Facebook is declaring early success for the new functionality on its site that lets members notify their friends what songs they're listening to online and makes it possible for notification recipients to play back those songs from within the Facebook interface.
Six weeks after Facebook launched this feature at its F8 developer conference, more than 1.5 billion song notifications have been shared on the site using participating music applications, the company said in a blog post.
"As a result, some of our biggest music developers have more than doubled their active users, while earlier-stage startups and services starting with a smaller base have seen anywhere between a 2-10x increase in active users," the blog post reads.
The first few days after the launch of this "social music" feature were a bit bumpy as some users complained that they wanted more granular controls over the notifications.

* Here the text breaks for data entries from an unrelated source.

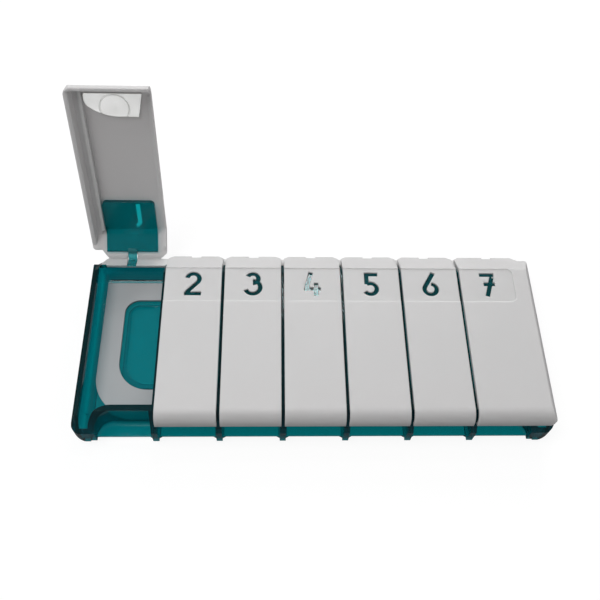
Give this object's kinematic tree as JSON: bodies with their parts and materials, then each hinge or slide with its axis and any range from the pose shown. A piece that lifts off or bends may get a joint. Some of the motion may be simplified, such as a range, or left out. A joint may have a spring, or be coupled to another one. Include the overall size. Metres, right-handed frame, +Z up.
{
  "type": "weekly pill organizer",
  "caption": "Flat weekly pill organizer: a clear teal tray of day bays with numbered white lids on living hinges.",
  "frame": {"origin": "under the middle of the tray, on the surface it stands on", "axes": "+Z up, +X to the right along the row of bays, front (the lids' lips) towards -Y"},
  "size_m": [0.1678, 0.0979, 0.0739],
  "materials": {
    "tray_teal": "clear teal tinted plastic, moulded, smooth",
    "lid_white": "satin moulded polypropylene",
    "strap_teal": "flexible teal plastic, satin",
    "pad_white": "polished white polypropylene",
    "liner_white": "matt white sheet"
  },
  "bodies": {
    "tray_body": {"tray": "tray_teal", "hinge_rail": "lid_white", "floor_liner_1": "liner_white", "floor_liner_2": "liner_white", "floor_liner_3": "liner_white", "floor_liner_4": "liner_white", "floor_liner_5": "liner_white", "floor_liner_6": "liner_white", "floor_liner_7": "liner_white", "hinge_strap_1": "strap_teal", "hinge_strap_2": "strap_teal", "hinge_strap_3": "strap_teal", "hinge_strap_4": "strap_teal", "hinge_strap_5": "strap_teal", "hinge_strap_6": "strap_teal", "hinge_strap_7": "strap_teal", "living_hinge_1": "lid_white", "living_hinge_2": "lid_white", "living_hinge_3": "lid_white", "living_hinge_4": "lid_white", "living_hinge_5": "lid_white", "living_hinge_6": "lid_white", "living_hinge_7": "lid_white"},
    "lid_body_1": {"lid_1": "lid_white", "thumb_pad_1": "pad_white", "number_plaque_1": "tray_teal"},
    "lid_body_2": {"lid_2": "lid_white", "thumb_pad_2": "pad_white", "number_plaque_2": "tray_teal"},
    "lid_body_3": {"lid_3": "lid_white", "thumb_pad_3": "pad_white", "number_plaque_3": "tray_teal"},
    "lid_body_4": {"lid_4": "lid_white", "thumb_pad_4": "pad_white", "number_plaque_4": "tray_teal"},
    "lid_body_5": {"lid_5": "lid_white", "thumb_pad_5": "pad_white", "number_plaque_5": "tray_teal"},
    "lid_body_6": {"lid_6": "lid_white", "thumb_pad_6": "pad_white", "number_plaque_6": "tray_teal"},
    "lid_body_7": {"lid_7": "lid_white", "thumb_pad_7": "pad_white", "number_plaque_7": "tray_teal"}
  },
  "joints": [
    {"name": "lid_hinge_1", "type": "hinge", "parent": "tray_body", "child": "lid_body_1", "pos_m": [-0.066, 0.0353, 0.0081], "axis": [-1, 0, 0], "range_deg": [-107.2, 52.8], "deforming": ["hinge_strap_1", "living_hinge_1"]},
    {"name": "lid_hinge_2", "type": "hinge", "parent": "tray_body", "child": "lid_body_2", "pos_m": [-0.044, 0.0353, 0.0081], "axis": [-1, 0, 0], "range_deg": [0, 160], "deforming": ["hinge_strap_2", "living_hinge_2"]},
    {"name": "lid_hinge_3", "type": "hinge", "parent": "tray_body", "child": "lid_body_3", "pos_m": [-0.022, 0.0353, 0.0081], "axis": [-1, 0, 0], "range_deg": [0, 160], "deforming": ["hinge_strap_3", "living_hinge_3"]},
    {"name": "lid_hinge_4", "type": "hinge", "parent": "tray_body", "child": "lid_body_4", "pos_m": [0, 0.0353, 0.0081], "axis": [-1, 0, 0], "range_deg": [0, 160], "deforming": ["hinge_strap_4", "living_hinge_4"]},
    {"name": "lid_hinge_5", "type": "hinge", "parent": "tray_body", "child": "lid_body_5", "pos_m": [0.022, 0.0353, 0.0081], "axis": [-1, 0, 0], "range_deg": [0, 160], "deforming": ["hinge_strap_5", "living_hinge_5"]},
    {"name": "lid_hinge_6", "type": "hinge", "parent": "tray_body", "child": "lid_body_6", "pos_m": [0.044, 0.0353, 0.0081], "axis": [-1, 0, 0], "range_deg": [0, 160], "deforming": ["hinge_strap_6", "living_hinge_6"]},
    {"name": "lid_hinge_7", "type": "hinge", "parent": "tray_body", "child": "lid_body_7", "pos_m": [0.066, 0.0353, 0.0081], "axis": [-1, 0, 0], "range_deg": [0, 160], "deforming": ["hinge_strap_7", "living_hinge_7"]}
  ]
}
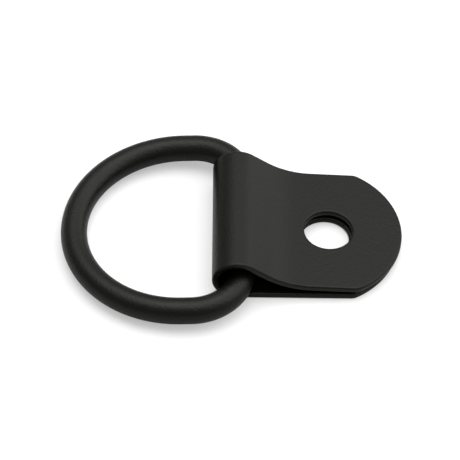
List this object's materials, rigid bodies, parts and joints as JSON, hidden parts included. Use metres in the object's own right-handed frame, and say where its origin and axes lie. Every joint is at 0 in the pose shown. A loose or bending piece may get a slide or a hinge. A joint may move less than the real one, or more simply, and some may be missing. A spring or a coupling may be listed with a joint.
{
  "type": "d-ring cable hook",
  "caption": "Bent-rod D-ring held loosely in the barrel of a folded sheet clip with one screw hole, to hold or tie cables at a rack.",
  "frame": {"origin": "on the axis of the screw hole, in the clip's flat underside, which lies against the surface it is screwed to", "axes": "+Z out of the mounting surface along the screw hole; +X along the clip towards its rounded tip; the ring lies towards -X and its leg runs along Y"},
  "size_m": [0.0465, 0.0332, 0.0068],
  "materials": {
    "coated_sheet": "matte black powder coat, fine texture",
    "coated_rod": "matte black powder coat, fine texture"
  },
  "bodies": {
    "clip": {"folded_clip": "coated_sheet"},
    "ring": {"d_ring": "coated_rod"}
  },
  "joints": [
    {"name": "ring_swing", "type": "hinge", "parent": "clip", "child": "ring", "pos_m": [-0.01146, 0, 0.0028], "axis": [0, 1, 0], "range_deg": [0, 181]}
  ]
}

In response, Spotify -- the poster child for Facebook social music -- introduced a "private listening" mode so that people can shut off the notifications spigot when listening to music they don't want to share with their friends.
This week, Facebook reported that, since F8, Spotify has gained more than 4 million users, while online music provider MOG has seen its user base grow 246 percent. Other music apps seeing strong growth in usage are Earbits, Rdio, Slacker and Deezer, according to Facebook.
"It's still early, but these results show that the Open Graph can be a powerful discovery mechanism for users and drive significant growth for developers," the blog post reads.